With over 5 million acres (2.25 million hectares) burned in three coastal states and fires dotting the US West, many communities have evacuated, and a few have burnt down – over 1,000 homes are gone. Smoke has created very unhealthy air quality and has been detected in Europe.

Mark McReynolds is the Director of SoCal A Rocha. He previously led a federally funded, three-year effort to educate teachers on forest issues and has a PhD in Environmental Studies. He says, ‘People want answers. The logging industry is calling for “fuel reduction”, aka logging, which sounds reasonable, but diverts attention from climate change (the driver of increased intense wildfires), from practical steps to save communities, and from evidence that logging makes fires worse.’

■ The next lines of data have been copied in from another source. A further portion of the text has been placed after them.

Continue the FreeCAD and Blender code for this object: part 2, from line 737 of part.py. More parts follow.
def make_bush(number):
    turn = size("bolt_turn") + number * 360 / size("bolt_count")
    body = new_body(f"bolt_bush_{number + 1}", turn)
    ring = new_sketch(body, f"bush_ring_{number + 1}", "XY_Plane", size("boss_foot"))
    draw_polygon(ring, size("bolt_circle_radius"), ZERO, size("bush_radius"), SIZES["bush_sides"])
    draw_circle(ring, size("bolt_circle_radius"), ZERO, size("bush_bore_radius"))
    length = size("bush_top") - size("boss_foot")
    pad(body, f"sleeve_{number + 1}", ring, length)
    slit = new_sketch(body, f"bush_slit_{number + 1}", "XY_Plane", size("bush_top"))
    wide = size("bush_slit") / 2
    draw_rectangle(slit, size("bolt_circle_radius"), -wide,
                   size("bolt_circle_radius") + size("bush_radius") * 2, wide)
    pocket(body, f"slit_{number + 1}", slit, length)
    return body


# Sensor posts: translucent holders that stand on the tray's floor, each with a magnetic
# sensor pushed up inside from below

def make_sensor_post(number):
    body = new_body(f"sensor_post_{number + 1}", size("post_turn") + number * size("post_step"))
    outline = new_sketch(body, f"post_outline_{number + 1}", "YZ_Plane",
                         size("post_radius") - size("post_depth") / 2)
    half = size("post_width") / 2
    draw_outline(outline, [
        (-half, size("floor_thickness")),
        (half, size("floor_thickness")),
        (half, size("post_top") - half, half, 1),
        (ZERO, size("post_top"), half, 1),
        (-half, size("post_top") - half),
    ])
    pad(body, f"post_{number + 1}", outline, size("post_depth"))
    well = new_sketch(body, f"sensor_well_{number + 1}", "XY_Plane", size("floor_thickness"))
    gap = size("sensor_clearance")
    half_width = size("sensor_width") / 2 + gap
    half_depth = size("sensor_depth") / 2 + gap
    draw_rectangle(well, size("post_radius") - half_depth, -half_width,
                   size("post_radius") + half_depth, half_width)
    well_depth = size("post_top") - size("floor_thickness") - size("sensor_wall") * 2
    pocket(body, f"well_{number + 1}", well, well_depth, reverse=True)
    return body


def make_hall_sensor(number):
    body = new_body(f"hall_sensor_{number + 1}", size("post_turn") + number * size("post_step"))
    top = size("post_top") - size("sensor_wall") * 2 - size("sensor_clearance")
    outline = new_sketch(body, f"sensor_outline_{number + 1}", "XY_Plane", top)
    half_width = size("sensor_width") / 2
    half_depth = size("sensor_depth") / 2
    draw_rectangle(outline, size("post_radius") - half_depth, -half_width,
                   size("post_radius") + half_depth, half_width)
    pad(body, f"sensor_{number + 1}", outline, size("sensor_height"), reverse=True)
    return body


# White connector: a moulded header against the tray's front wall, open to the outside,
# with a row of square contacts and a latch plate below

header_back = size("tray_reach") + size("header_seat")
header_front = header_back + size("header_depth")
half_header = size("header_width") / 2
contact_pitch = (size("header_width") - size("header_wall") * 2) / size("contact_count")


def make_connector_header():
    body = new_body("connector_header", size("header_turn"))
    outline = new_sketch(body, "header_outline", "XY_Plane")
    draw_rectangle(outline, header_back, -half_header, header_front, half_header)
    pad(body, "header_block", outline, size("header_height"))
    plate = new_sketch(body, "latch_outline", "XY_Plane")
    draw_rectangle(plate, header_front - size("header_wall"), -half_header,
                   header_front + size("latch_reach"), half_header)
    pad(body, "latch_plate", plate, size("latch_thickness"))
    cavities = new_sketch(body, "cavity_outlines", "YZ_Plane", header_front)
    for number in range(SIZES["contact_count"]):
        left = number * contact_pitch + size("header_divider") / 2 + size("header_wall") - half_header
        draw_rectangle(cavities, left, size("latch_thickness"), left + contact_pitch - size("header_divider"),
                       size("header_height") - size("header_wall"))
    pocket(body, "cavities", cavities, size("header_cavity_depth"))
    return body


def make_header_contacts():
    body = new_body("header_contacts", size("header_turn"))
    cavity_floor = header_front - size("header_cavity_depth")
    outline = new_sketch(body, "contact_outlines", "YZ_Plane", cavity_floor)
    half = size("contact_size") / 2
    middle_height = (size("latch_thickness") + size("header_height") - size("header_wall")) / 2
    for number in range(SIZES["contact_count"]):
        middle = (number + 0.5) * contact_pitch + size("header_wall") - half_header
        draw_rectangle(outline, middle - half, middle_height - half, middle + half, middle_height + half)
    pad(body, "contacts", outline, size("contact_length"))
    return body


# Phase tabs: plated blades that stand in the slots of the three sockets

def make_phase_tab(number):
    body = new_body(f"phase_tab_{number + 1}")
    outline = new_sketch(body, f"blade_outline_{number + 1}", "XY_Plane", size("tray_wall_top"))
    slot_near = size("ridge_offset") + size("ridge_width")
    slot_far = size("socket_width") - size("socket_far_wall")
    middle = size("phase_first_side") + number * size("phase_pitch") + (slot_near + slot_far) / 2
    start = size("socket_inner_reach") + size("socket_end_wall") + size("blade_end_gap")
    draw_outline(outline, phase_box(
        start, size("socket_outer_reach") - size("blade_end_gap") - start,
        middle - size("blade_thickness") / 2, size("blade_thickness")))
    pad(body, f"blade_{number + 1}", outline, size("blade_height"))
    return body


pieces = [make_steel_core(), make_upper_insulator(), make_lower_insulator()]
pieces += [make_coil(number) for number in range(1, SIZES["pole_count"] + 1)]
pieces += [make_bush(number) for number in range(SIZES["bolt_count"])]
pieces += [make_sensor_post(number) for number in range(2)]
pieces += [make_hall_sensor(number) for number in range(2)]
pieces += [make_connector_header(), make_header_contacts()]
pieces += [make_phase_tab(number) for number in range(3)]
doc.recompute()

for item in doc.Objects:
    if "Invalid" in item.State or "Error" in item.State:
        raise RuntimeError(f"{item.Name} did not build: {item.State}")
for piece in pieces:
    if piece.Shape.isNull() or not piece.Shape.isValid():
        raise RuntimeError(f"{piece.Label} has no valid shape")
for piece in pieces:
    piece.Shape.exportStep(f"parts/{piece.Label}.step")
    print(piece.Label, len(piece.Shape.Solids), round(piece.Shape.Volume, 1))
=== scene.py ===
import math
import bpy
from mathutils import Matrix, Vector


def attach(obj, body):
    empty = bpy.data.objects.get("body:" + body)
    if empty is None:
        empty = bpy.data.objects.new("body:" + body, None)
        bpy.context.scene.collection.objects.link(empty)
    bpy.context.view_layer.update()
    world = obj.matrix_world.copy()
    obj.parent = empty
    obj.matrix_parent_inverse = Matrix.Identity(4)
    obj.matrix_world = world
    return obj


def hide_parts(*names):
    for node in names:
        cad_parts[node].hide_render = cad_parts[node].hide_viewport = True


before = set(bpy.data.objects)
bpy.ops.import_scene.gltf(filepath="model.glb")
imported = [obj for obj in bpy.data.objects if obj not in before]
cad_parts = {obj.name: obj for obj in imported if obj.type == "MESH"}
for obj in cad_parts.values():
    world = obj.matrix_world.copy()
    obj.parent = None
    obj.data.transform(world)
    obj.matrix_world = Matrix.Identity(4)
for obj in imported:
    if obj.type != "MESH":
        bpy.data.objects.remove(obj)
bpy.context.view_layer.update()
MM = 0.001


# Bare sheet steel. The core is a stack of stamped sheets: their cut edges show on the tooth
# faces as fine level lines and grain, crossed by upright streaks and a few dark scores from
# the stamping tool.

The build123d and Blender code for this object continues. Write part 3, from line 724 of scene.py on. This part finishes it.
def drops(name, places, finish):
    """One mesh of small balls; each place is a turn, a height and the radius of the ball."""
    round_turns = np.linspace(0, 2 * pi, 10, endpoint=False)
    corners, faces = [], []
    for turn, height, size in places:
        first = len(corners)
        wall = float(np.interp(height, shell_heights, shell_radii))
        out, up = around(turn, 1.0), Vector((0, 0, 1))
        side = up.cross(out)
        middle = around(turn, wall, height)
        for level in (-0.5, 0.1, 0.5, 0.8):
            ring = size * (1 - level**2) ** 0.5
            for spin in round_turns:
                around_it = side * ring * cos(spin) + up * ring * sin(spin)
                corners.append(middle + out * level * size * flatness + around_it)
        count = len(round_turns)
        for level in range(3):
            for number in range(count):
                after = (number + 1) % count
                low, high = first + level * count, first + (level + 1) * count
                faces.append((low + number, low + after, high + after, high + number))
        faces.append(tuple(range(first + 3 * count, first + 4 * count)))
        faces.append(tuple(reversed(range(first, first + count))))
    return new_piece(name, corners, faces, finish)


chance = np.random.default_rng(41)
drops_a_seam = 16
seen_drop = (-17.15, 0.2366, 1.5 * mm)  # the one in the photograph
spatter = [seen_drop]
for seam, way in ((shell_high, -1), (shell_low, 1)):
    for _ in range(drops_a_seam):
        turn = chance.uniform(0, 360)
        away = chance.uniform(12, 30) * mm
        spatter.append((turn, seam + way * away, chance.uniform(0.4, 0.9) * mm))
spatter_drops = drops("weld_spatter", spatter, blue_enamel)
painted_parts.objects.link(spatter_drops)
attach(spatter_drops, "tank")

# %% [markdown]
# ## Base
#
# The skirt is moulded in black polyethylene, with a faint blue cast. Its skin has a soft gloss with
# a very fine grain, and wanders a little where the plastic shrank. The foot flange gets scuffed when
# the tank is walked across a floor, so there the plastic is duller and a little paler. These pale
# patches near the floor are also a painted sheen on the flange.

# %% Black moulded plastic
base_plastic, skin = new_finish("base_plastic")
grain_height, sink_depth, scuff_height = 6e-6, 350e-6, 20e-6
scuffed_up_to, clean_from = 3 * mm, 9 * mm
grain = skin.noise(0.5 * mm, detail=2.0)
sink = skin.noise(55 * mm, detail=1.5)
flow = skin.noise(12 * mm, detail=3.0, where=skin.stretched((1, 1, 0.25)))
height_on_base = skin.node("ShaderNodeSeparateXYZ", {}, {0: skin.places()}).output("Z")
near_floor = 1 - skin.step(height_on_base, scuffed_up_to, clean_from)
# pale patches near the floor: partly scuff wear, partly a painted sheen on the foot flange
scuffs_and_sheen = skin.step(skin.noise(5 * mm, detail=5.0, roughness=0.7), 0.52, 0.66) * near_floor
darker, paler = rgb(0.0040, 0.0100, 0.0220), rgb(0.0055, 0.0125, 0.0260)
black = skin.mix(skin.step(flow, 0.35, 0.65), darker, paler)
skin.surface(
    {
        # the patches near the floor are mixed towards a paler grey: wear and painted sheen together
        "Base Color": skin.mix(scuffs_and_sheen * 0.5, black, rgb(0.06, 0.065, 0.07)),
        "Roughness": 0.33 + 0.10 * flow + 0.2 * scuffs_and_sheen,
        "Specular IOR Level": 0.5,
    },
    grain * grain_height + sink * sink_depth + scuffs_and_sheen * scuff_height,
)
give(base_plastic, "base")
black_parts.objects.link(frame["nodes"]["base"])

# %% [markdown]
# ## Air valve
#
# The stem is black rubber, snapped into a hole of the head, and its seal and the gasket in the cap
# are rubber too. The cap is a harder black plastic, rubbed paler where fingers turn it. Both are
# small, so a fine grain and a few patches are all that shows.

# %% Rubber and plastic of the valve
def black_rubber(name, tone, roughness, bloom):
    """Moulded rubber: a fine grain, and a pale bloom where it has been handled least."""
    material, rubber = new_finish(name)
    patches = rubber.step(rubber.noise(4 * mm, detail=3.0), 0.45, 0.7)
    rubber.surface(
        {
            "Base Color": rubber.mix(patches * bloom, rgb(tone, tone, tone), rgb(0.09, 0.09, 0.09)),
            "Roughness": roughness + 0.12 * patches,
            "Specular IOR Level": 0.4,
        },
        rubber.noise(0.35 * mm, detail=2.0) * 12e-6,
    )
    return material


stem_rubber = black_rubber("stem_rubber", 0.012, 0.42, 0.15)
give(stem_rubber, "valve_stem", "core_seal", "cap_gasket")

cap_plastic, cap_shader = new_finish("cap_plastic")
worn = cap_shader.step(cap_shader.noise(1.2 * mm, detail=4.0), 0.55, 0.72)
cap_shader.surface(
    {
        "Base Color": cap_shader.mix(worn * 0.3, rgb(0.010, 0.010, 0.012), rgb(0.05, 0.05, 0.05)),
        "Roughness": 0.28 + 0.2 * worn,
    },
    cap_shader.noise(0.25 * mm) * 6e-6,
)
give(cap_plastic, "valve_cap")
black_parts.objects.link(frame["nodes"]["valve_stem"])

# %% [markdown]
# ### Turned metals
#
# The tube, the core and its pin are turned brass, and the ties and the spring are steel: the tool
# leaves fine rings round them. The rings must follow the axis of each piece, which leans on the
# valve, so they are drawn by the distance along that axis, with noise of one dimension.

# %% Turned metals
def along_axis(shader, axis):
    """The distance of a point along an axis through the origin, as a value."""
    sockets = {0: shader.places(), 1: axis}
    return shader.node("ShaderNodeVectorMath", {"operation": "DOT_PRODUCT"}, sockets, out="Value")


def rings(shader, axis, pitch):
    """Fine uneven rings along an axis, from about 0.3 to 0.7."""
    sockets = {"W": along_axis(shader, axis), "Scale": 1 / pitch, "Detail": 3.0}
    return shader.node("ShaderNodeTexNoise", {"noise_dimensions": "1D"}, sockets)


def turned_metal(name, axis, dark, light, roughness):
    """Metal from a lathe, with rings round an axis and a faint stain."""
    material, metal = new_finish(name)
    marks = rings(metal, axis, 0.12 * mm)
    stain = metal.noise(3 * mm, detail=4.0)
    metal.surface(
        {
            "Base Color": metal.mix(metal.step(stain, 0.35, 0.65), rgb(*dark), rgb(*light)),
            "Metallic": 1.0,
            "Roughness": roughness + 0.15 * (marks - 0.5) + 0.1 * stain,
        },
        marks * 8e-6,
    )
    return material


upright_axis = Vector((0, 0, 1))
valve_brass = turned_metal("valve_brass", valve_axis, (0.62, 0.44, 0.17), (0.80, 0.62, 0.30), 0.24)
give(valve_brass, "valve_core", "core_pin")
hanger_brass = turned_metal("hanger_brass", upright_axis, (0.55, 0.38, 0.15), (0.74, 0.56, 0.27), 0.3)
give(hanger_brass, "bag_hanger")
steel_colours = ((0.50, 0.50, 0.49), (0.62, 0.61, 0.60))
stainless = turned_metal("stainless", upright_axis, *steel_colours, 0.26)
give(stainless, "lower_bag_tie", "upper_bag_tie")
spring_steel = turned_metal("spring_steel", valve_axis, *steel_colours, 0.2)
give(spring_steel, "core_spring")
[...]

Chad Hanson, a fire ecologist with the John Muir Project and friend of A Rocha, argues that logging does not stop fires. Fires burn hotter and faster in logged forests and do not tend to burn more intensely in dense forests¹ or in forests with high numbers of dead trees². Logging also creates local environmental problems and annually emits more carbon in the USA than residential and commercial sectors combined³ – creating more climate change.

Unless there is change, more and larger fires are likely a new normal. A Rocha USA is encouraging people to ask their elected officials to address climate change and assist communities to develop protective housing construction and zoning regulations that minimize wildfire effects on people.